→ **Stated goal**
Print the data exactly as it is given, please.

→ **Material**
○ ○ ○ ○ ○ ○ ○

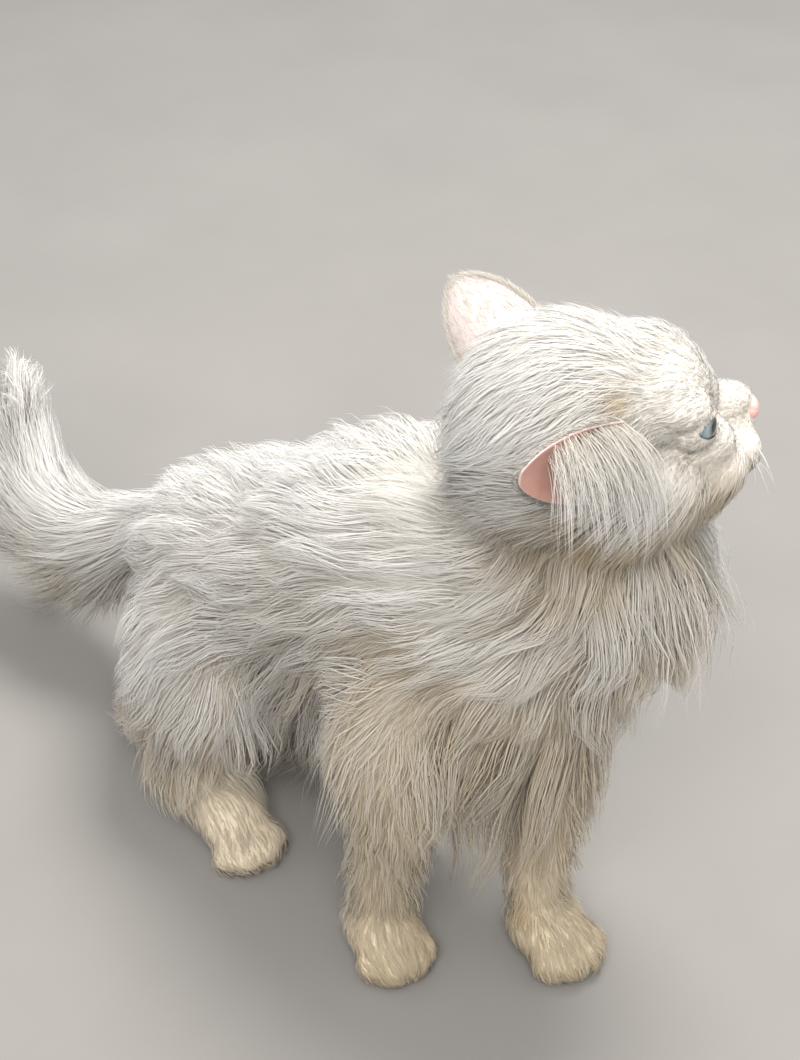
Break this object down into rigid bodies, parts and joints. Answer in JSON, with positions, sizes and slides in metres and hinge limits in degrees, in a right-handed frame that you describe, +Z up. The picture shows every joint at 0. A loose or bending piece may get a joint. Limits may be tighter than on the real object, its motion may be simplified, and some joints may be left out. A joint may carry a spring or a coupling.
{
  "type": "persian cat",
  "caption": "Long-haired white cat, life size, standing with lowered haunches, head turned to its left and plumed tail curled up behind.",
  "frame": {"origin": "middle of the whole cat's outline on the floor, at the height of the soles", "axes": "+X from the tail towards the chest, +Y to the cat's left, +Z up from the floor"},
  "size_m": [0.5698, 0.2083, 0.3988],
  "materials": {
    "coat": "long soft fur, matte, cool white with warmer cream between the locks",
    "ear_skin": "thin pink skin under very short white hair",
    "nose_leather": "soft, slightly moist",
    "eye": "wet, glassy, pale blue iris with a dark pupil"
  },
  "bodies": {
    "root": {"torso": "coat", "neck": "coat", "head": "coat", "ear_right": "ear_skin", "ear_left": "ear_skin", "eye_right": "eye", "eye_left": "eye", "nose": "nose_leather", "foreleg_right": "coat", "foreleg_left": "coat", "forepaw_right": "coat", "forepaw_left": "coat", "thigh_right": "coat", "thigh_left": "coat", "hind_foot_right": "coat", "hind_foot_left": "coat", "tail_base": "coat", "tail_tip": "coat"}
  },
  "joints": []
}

○ ○ ○ ○ ○ ○ ○

→ **Expected output**
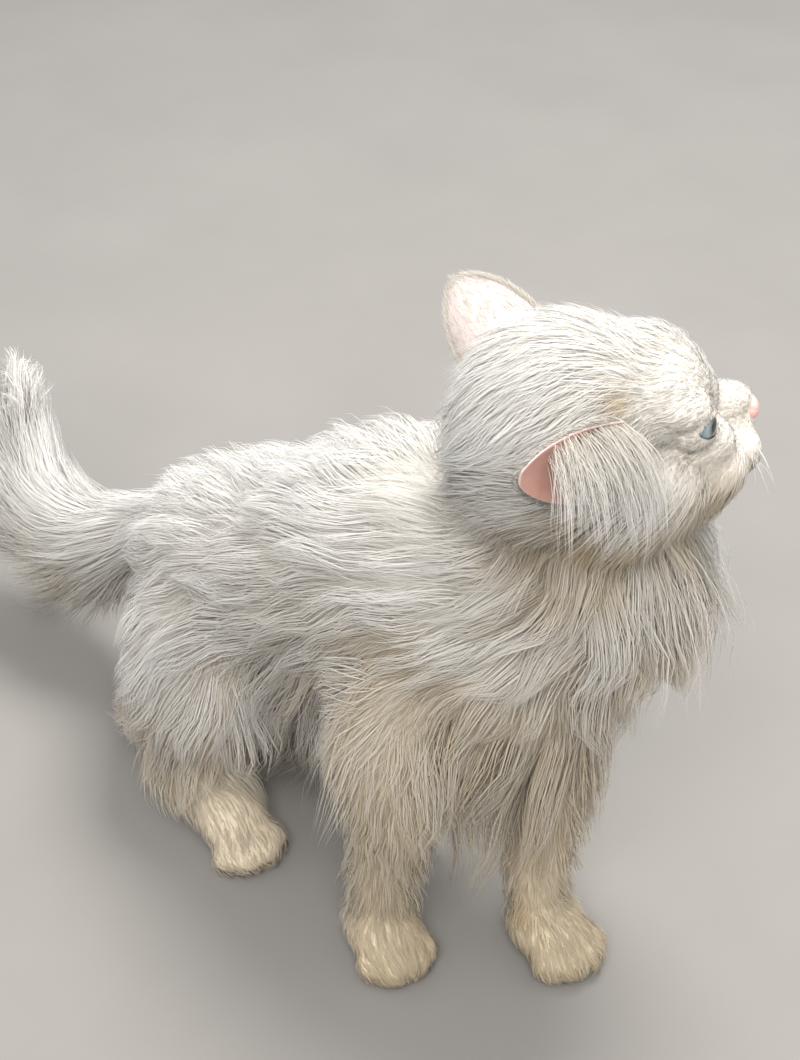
Break this object down into rigid bodies, parts and joints. Answer in JSON, with positions, sizes and slides in metres and hinge limits in degrees, in a right-handed frame that you describe, +Z up. The picture shows every joint at 0. A loose or bending piece may get a joint. Limits may be tighter than on the real object, its motion may be simplified, and some joints may be left out. A joint may carry a spring or a coupling.
{
  "type": "persian cat",
  "caption": "Long-haired white cat, life size, standing with lowered haunches, head turned to its left and plumed tail curled up behind.",
  "frame": {"origin": "middle of the whole cat's outline on the floor, at the height of the soles", "axes": "+X from the tail towards the chest, +Y to the cat's left, +Z up from the floor"},
  "size_m": [0.5698, 0.2083, 0.3988],
  "materials": {
    "coat": "long soft fur, matte, cool white with warmer cream between the locks",
    "ear_skin": "thin pink skin under very short white hair",
    "nose_leather": "soft, slightly moist",
    "eye": "wet, glassy, pale blue iris with a dark pupil"
  },
  "bodies": {
    "root": {"torso": "coat", "neck": "coat", "head": "coat", "ear_right": "ear_skin", "ear_left": "ear_skin", "eye_right": "eye", "eye_left": "eye", "nose": "nose_leather", "foreleg_right": "coat", "foreleg_left": "coat", "forepaw_right": "coat", "forepaw_left": "coat", "thigh_right": "coat", "thigh_left": "coat", "hind_foot_right": "coat", "hind_foot_left": "coat", "tail_base": "coat", "tail_tip": "coat"}
  },
  "joints": []
}